Because of centrifugal force, there is a strong outward pull on your vehicle. So be careful and watch out for it, especially when the road may be slippery in case of rain, mud, or snow. Sometimes a speed limit sign is not posted on a curved road. Judge how sharp the curve is. Slow down before you enter the curve. Braking on a curve may cause you to skid.
Reduce speed before entering the curve, and slowly lighten the pressure on the brake until reaching the apex point (where the car is closest to the inside of the curve line). At the apex or exit point, apply light acceleration to pull the car out of the curve.
Searching as far ahead as possible and identifying the existence of a curve will provide you with more time to evaluate and control the level of risk.
- Does the roadway curve to the left or right?
- Can the exit of the curve be seen ahead?
- What is the sharpness of the curve?
- What is the lane width?
- What are the shoulder conditions?
- What is the posted speed or traffic volume?
- Is the curve on a grade, up or down hill?

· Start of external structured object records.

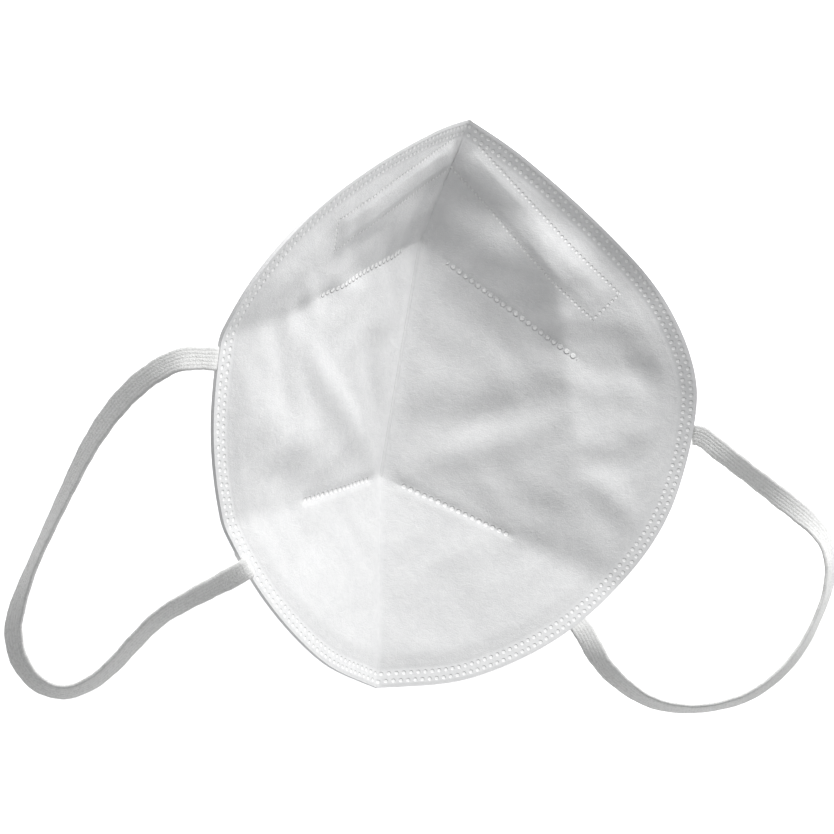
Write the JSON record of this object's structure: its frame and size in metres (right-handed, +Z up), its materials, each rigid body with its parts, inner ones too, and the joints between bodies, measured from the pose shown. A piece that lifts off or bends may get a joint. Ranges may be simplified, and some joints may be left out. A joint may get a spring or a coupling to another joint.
{
  "type": "disposable dust mask",
  "caption": "Vertical flat-fold dust mask, opened and lying on one cheek, with folding nose and chin panels, a covered nose clip and flat elastic ear loops.",
  "frame": {"origin": "bottom centre of the mask body's box, on the surface that the right cheek lies on; the ear loops aren't counted", "axes": "+Z up, away from the surface; +Y along the centre crease from the chin to the nose bridge; +X from the crease across the right cheek to its cut edge"},
  "size_m": [0.2046, 0.1623, 0.0776],
  "materials": {
    "outer_spunbond": "matte point-bonded nonwoven",
    "meltblown_filter": "matte nonwoven",
    "inner_spunbond": "soft matte nonwoven",
    "clip_cover": "matte point-bonded nonwoven",
    "nose_clip_metal": "dull rolled strip",
    "loop_elastic": "ribbed knitted elastic"
  },
  "bodies": {
    "cheek_right": {"cheek_right_outer_skin": "outer_spunbond", "cheek_right_filter": "meltblown_filter", "cheek_right_inner_skin": "inner_spunbond", "ear_loop_right_upper_end": "loop_elastic"},
    "nose_right": {"nose_right_outer_skin": "outer_spunbond", "nose_right_filter": "meltblown_filter", "nose_right_inner_skin": "inner_spunbond", "nose_clip_right": "nose_clip_metal", "nose_clip_cover_right": "clip_cover"},
    "chin_right": {"chin_right_outer_skin": "outer_spunbond", "chin_right_filter": "meltblown_filter", "chin_right_inner_skin": "inner_spunbond", "ear_loop_right_lower_end": "loop_elastic"},
    "ear_loop_right": {"ear_loop_right": "loop_elastic"},
    "cheek_left": {"cheek_left_outer_skin": "outer_spunbond", "cheek_left_filter": "meltblown_filter", "cheek_left_inner_skin": "inner_spunbond", "ear_loop_left_upper_end": "loop_elastic"},
    "nose_left": {"nose_left_outer_skin": "outer_spunbond", "nose_left_filter": "meltblown_filter", "nose_left_inner_skin": "inner_spunbond", "nose_clip_left": "nose_clip_metal", "nose_clip_cover_left": "clip_cover"},
    "chin_left": {"chin_left_outer_skin": "outer_spunbond", "chin_left_filter": "meltblown_filter", "chin_left_inner_skin": "inner_spunbond", "ear_loop_left_lower_end": "loop_elastic"},
    "ear_loop_left": {"ear_loop_left": "loop_elastic"}
  },
  "joints": [
    {"name": "mid_fold", "type": "hinge", "parent": "cheek_right", "child": "cheek_left", "pos_m": [-0.0194, 0.01125, 0.00245], "axis": [0, 1, 0], "range_deg": [0, 110]},
    {"name": "nose_right_fold", "type": "hinge", "parent": "cheek_right", "child": "nose_right", "pos_m": [-0.0194, 0.04325, 0.00245], "axis": [0.891, -0.454, 0], "range_deg": [-27.3, 0]},
    {"name": "nose_left_fold", "type": "hinge", "parent": "cheek_left", "child": "nose_left", "pos_m": [-0.0194, 0.04325, 0.00245], "axis": [-0.4455, -0.454, 0.7716], "range_deg": [0, 27.3]},
    {"name": "chin_right_fold", "type": "hinge", "parent": "cheek_right", "child": "chin_right", "pos_m": [-0.0194, -0.02075, 0.00245], "axis": [0.9613, -0.2756, 0], "range_deg": [0, 20.5]},
    {"name": "chin_left_fold", "type": "hinge", "parent": "cheek_left", "child": "chin_left", "pos_m": [-0.0194, -0.02075, 0.00245], "axis": [-0.4806, -0.2756, 0.8325], "range_deg": [-20.5, 0]},
    {"name": "ear_loop_right_swing", "type": "hinge", "parent": "cheek_right", "child": "ear_loop_right", "pos_m": [0.06132, -0.00275, 0.0015], "axis": [-0.4209, -0.9043, 0.0713], "range_deg": [0, 150], "deforming": ["ear_loop_right"]},
    {"name": "ear_loop_left_swing", "type": "hinge", "parent": "cheek_left", "child": "ear_loop_left", "pos_m": [-0.06058, -0.00275, 0.07188], "axis": [-0.2722, 0.9043, 0.3289], "range_deg": [0, 150], "deforming": ["ear_loop_left"]}
  ],
  "couplings": [
    {"joint": "nose_right_fold", "follows": "mid_fold", "ratio": -0.2476},
    {"joint": "nose_left_fold", "follows": "mid_fold", "ratio": 0.2476},
    {"joint": "chin_right_fold", "follows": "mid_fold", "ratio": 0.18605},
    {"joint": "chin_left_fold", "follows": "mid_fold", "ratio": -0.18605}
  ]
}
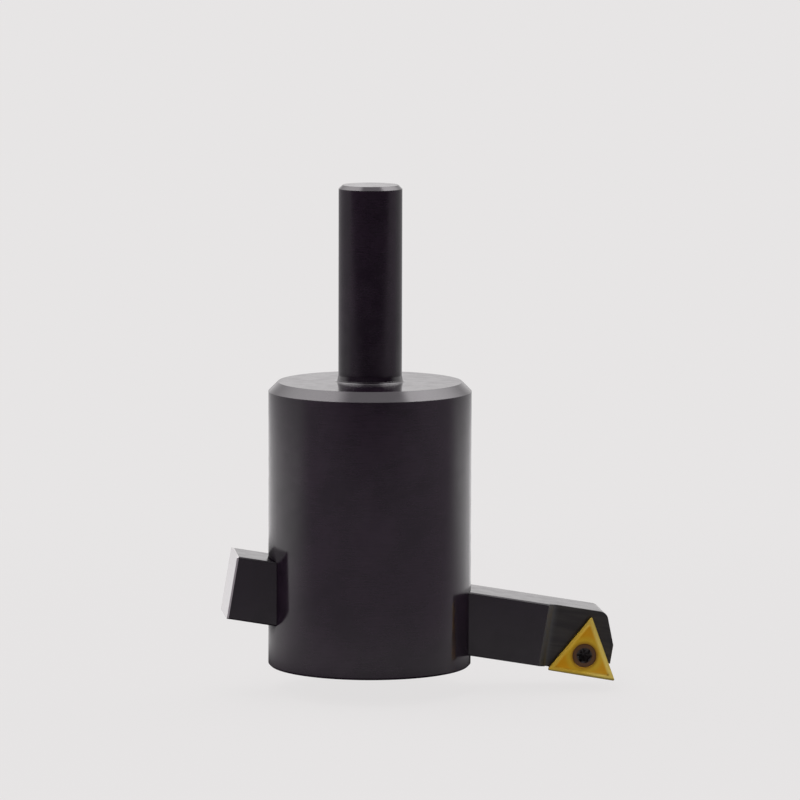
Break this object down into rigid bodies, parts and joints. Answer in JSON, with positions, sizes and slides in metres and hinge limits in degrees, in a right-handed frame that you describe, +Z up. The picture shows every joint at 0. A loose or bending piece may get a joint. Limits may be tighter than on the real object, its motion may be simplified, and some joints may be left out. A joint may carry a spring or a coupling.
{
  "type": "fly cutter",
  "caption": "Fly cutter for face milling: a cylindrical head with a straight shank, and a sloping square tool bar that carries a screwed-on triangular insert.",
  "frame": {"origin": "on the shank's axis, at the top of the collar at the shank's foot", "axes": "+Z up the shank, +X towards the cutting end of the bar, and the insert's rake face looks along -Y"},
  "size_m": [0.0616, 0.032, 0.0784],
  "materials": {
    "head_steel": "black oxide, semi-gloss",
    "bar_steel": "black oxide, semi-gloss",
    "insert_coating": "gold titanium nitride coating, satin",
    "screw_steel": "black oxide, satin"
  },
  "bodies": {
    "holder": {"head": "head_steel", "set_screw_tail_side": "screw_steel", "set_screw_nose_side": "screw_steel"},
    "cutter": {"tool_bar": "bar_steel", "insert": "insert_coating", "insert_screw": "screw_steel"}
  },
  "joints": [
    {"name": "bar_slide", "type": "slide", "parent": "holder", "child": "cutter", "axis": [0.9863, 0, -0.165], "range_m": [-0.01, 0.01]}
  ]
}
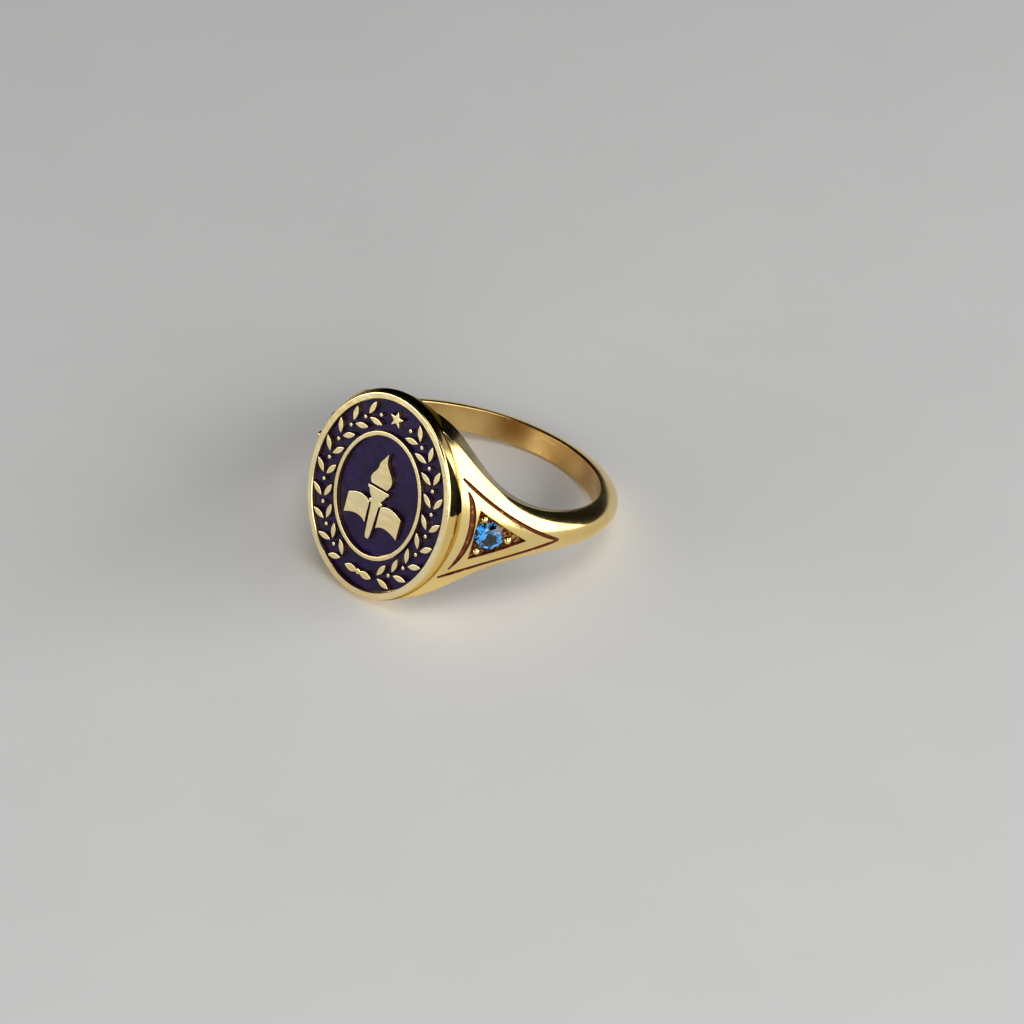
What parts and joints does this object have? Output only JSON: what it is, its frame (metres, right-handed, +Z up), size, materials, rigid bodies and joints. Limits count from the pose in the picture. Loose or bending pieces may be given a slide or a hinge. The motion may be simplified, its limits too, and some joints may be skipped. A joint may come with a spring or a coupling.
{
  "type": "class ring",
  "caption": "Gold signet class ring with an oval enamelled head, raised wreath and torch, and a round blue stone in each shoulder.",
  "frame": {"origin": "on the surface that the ring rests on, below the middle of its outline seen from above", "axes": "+Z up from the surface; the head faces -Y and leans back a little, so the finger hole's axis leans from +Z towards +Y; +X to the right of the face"},
  "size_m": [0.0204, 0.022, 0.0141],
  "materials": {
    "gold": "polished gold, darkened in the engraved lines",
    "enamel": "dark purple hard enamel, smooth",
    "stone": "clear blue faceted stone"
  },
  "bodies": {
    "root": {"ring_body": "gold", "enamel_band": "enamel", "enamel_centre": "enamel", "stone_right": "stone", "stone_left": "stone"}
  },
  "joints": []
}
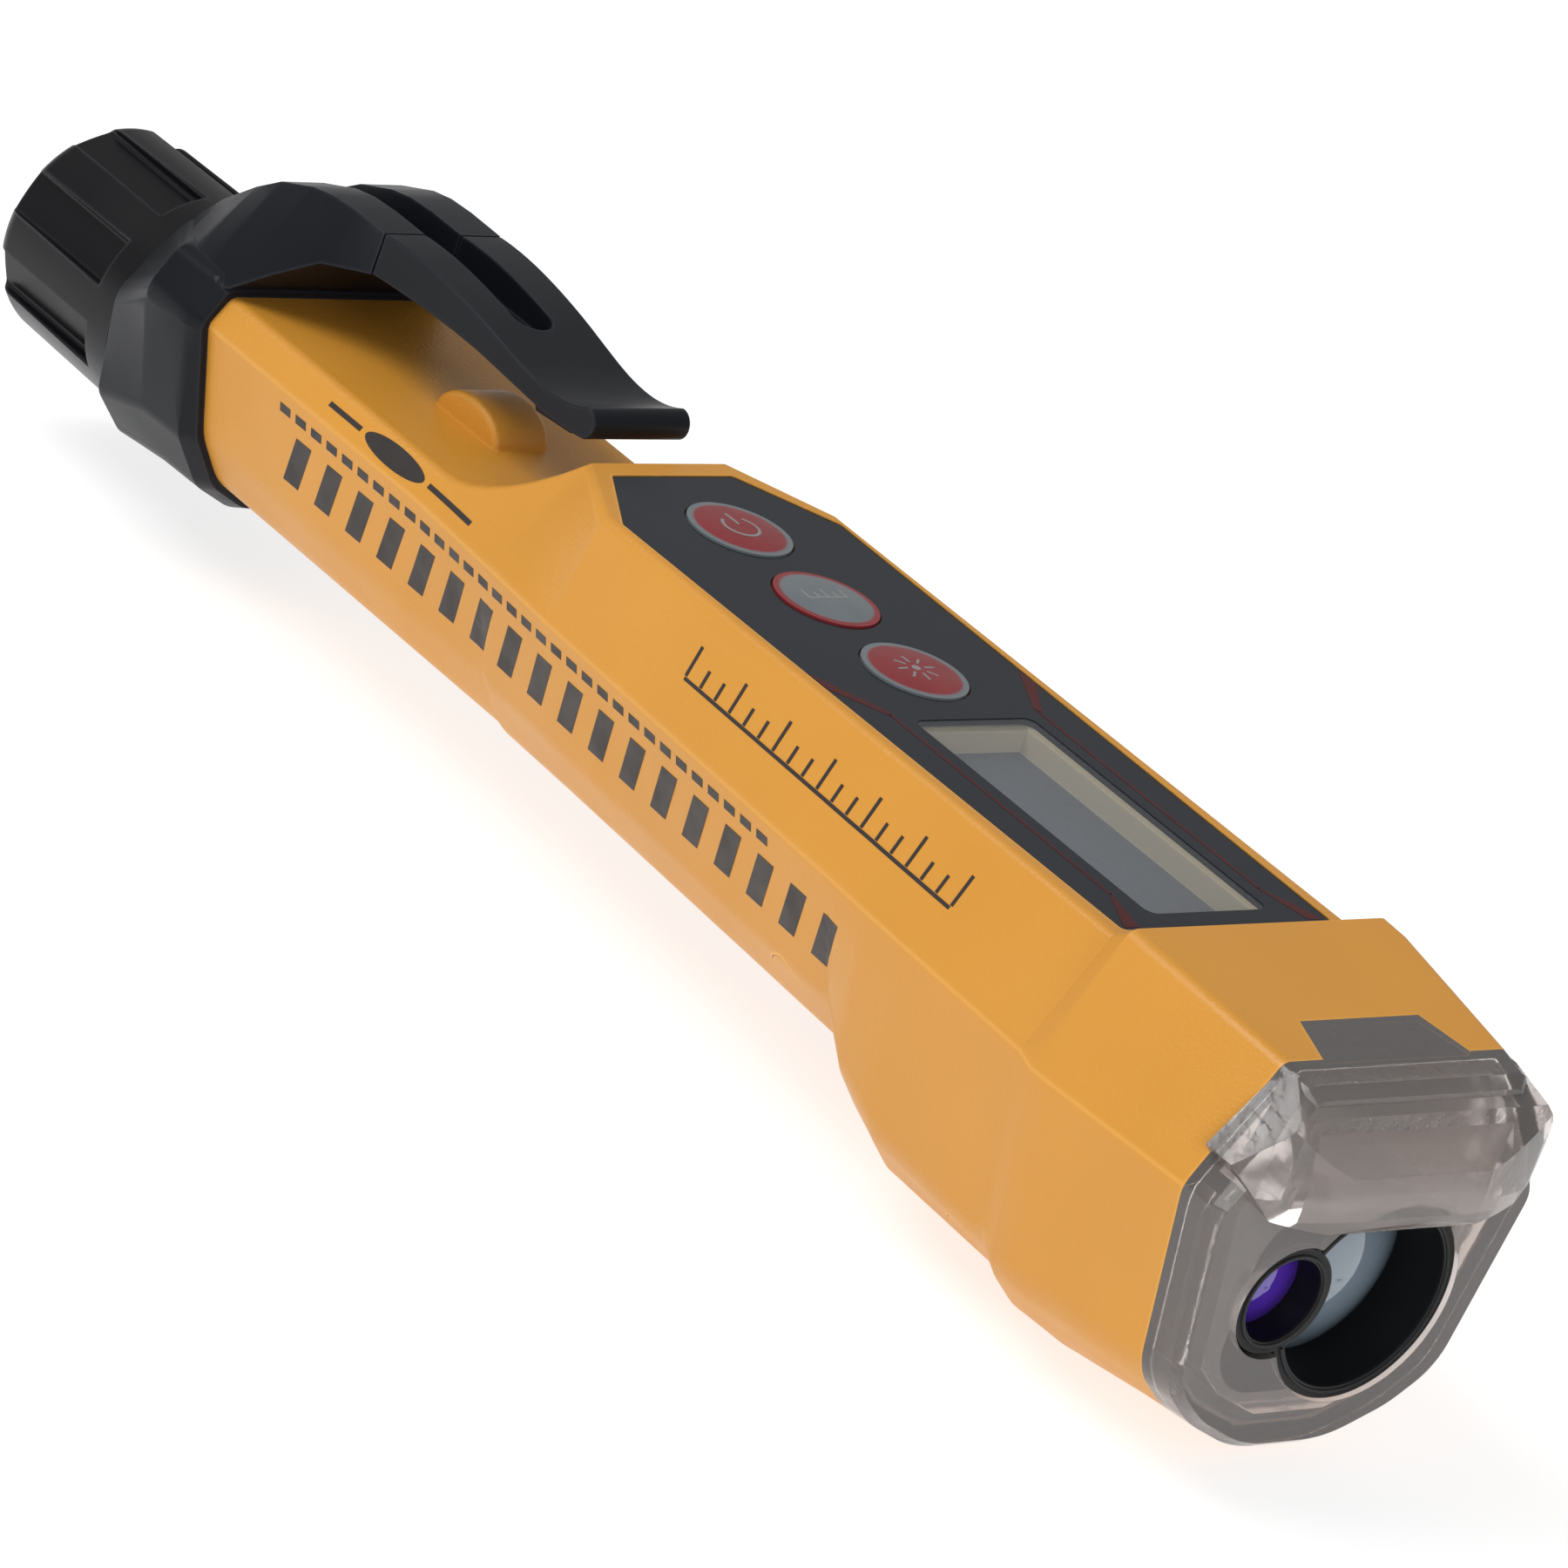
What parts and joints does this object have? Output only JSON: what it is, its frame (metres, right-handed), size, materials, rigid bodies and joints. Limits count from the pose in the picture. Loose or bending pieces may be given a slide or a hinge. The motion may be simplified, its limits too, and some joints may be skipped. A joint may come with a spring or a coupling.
{
  "type": "non contact voltage tester",
  "caption": "Pen-shaped non contact voltage tester with a display panel, press buttons, clear sensing tip with distance optics, pocket clip and screw battery cap.",
  "frame": {"origin": "under the middle of the tester, at the level of its lowest face", "axes": "+Y towards the screw cap, -Y towards the clear tip, +Z out of the display"},
  "size_m": [0.0378, 0.178, 0.0391],
  "materials": {
    "yellow_plastic": "satin moulded plastic with a fine grain",
    "black_plastic": "satin black moulded plastic",
    "black_gloss": "semi gloss black moulded plastic",
    "smoky_clear": "smoky clear polycarbonate",
    "violet_lens": "violet coated lens",
    "receiver_glass": "coated lens",
    "brass_can": "plated metal can",
    "contact_brass": "stamped strip",
    "clear_resin": "clear red resin",
    "dark_panel": "glossy dark label",
    "window_clear": "clear window",
    "cream_plastic": "cream plastic",
    "display_grey": "grey liquid crystal display",
    "seal_rubber": "soft rubber",
    "red_button": "red domed button with a grey ring",
    "grey_button": "grey domed button with a red ring",
    "board_green": "circuit board",
    "switch_steel": "stamped steel",
    "white_plastic": "natural nylon",
    "cell_jacket": "plain printed jacket",
    "screw_steel": "zinc plated steel",
    "spring_steel": "spring wire"
  },
  "bodies": {
    "root": {"upper_shell": "yellow_plastic", "lower_shell": "yellow_plastic", "shell_screws": "screw_steel", "screw_covers": "yellow_plastic", "clear_tip": "smoky_clear", "lens_holder": "black_plastic", "emitter_lens": "violet_lens", "receiver_lens": "receiver_glass", "laser_diode": "brass_can", "receiver_sensor": "brass_can", "sensing_antenna": "contact_brass", "tip_light": "clear_resin", "label_panel": "dark_panel", "display_window": "window_clear", "display_frame": "cream_plastic", "display_glass": "display_grey", "display_connector": "seal_rubber", "main_board": "board_green", "tactile_switches": "switch_steel", "buzzer": "black_plastic", "battery_tube": "white_plastic", "front_contact": "contact_brass", "battery_front": "cell_jacket", "battery_rear": "cell_jacket", "contact_strip": "contact_brass", "clip_collar": "black_plastic"},
    "power_button": {"power_button": "red_button"},
    "unit_button": {"unit_button": "grey_button"},
    "laser_button": {"laser_button": "red_button"},
    "clip_arm": {"pocket_clip": "black_plastic"},
    "cap_carrier": {"cap_seal": "seal_rubber", "cap_spring": "spring_steel"},
    "cap": {"battery_cap": "black_gloss", "cap_plate": "screw_steel"}
  },
  "joints": [
    {"name": "power_button_press", "type": "slide", "parent": "root", "child": "power_button", "axis": [0, 0, -1], "range_m": [0, 0.0004], "stiffness_N_per_m": 3000},
    {"name": "unit_button_press", "type": "slide", "parent": "root", "child": "unit_button", "axis": [0, 0, -1], "range_m": [0, 0.0004], "stiffness_N_per_m": 3000},
    {"name": "laser_button_press", "type": "slide", "parent": "root", "child": "laser_button", "axis": [0, 0, -1], "range_m": [0, 0.0004], "stiffness_N_per_m": 3000},
    {"name": "clip_flex", "type": "hinge", "parent": "root", "child": "clip_arm", "pos_m": [0, 0.046, 0.039], "axis": [-1, 0, 0], "range_deg": [0, 4], "stiffness_Nm_per_rad": 2.2},
    {"name": "cap_advance", "type": "slide", "parent": "root", "child": "cap_carrier", "axis": [0, 1, 0], "range_m": [0, 0.00599]},
    {"name": "cap_turn", "type": "hinge", "parent": "cap_carrier", "child": "cap", "pos_m": [0, 0.0703, 0.018], "axis": [0, 1, 0], "range_deg": [0, 1080]}
  ],
  "couplings": [
    {"joint": "cap_turn", "follows": "cap_advance", "rad_per_m": 3141.6}
  ]
}
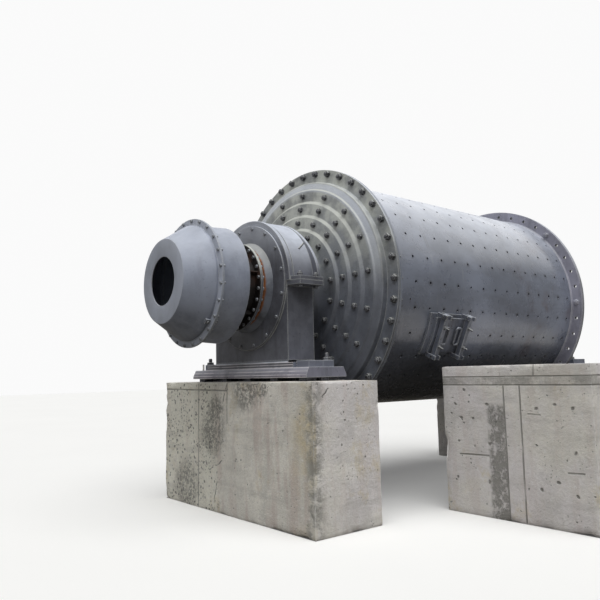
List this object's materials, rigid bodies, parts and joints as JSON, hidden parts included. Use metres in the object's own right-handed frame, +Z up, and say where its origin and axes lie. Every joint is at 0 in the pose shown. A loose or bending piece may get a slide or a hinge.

- Is the field of view restricted?
- Can an apex point for exiting the curve be determined?
Answering these questions and checking traffic to the rear better enables a driver to determine the best speed and lane position for negotiating a curve.
Look for signs indicating curves. For example:
Sign 1 means that the road ahead curves right and a side road joins from the left within the curve. Be alert for vehicles entering the roadway you are traveling.
Sign 2 means that the road ahead curves right, then left.
Sign 3 means a right curve with safe speed indicator.
Sign 4 means that the road ahead winds with a series of turns or curves.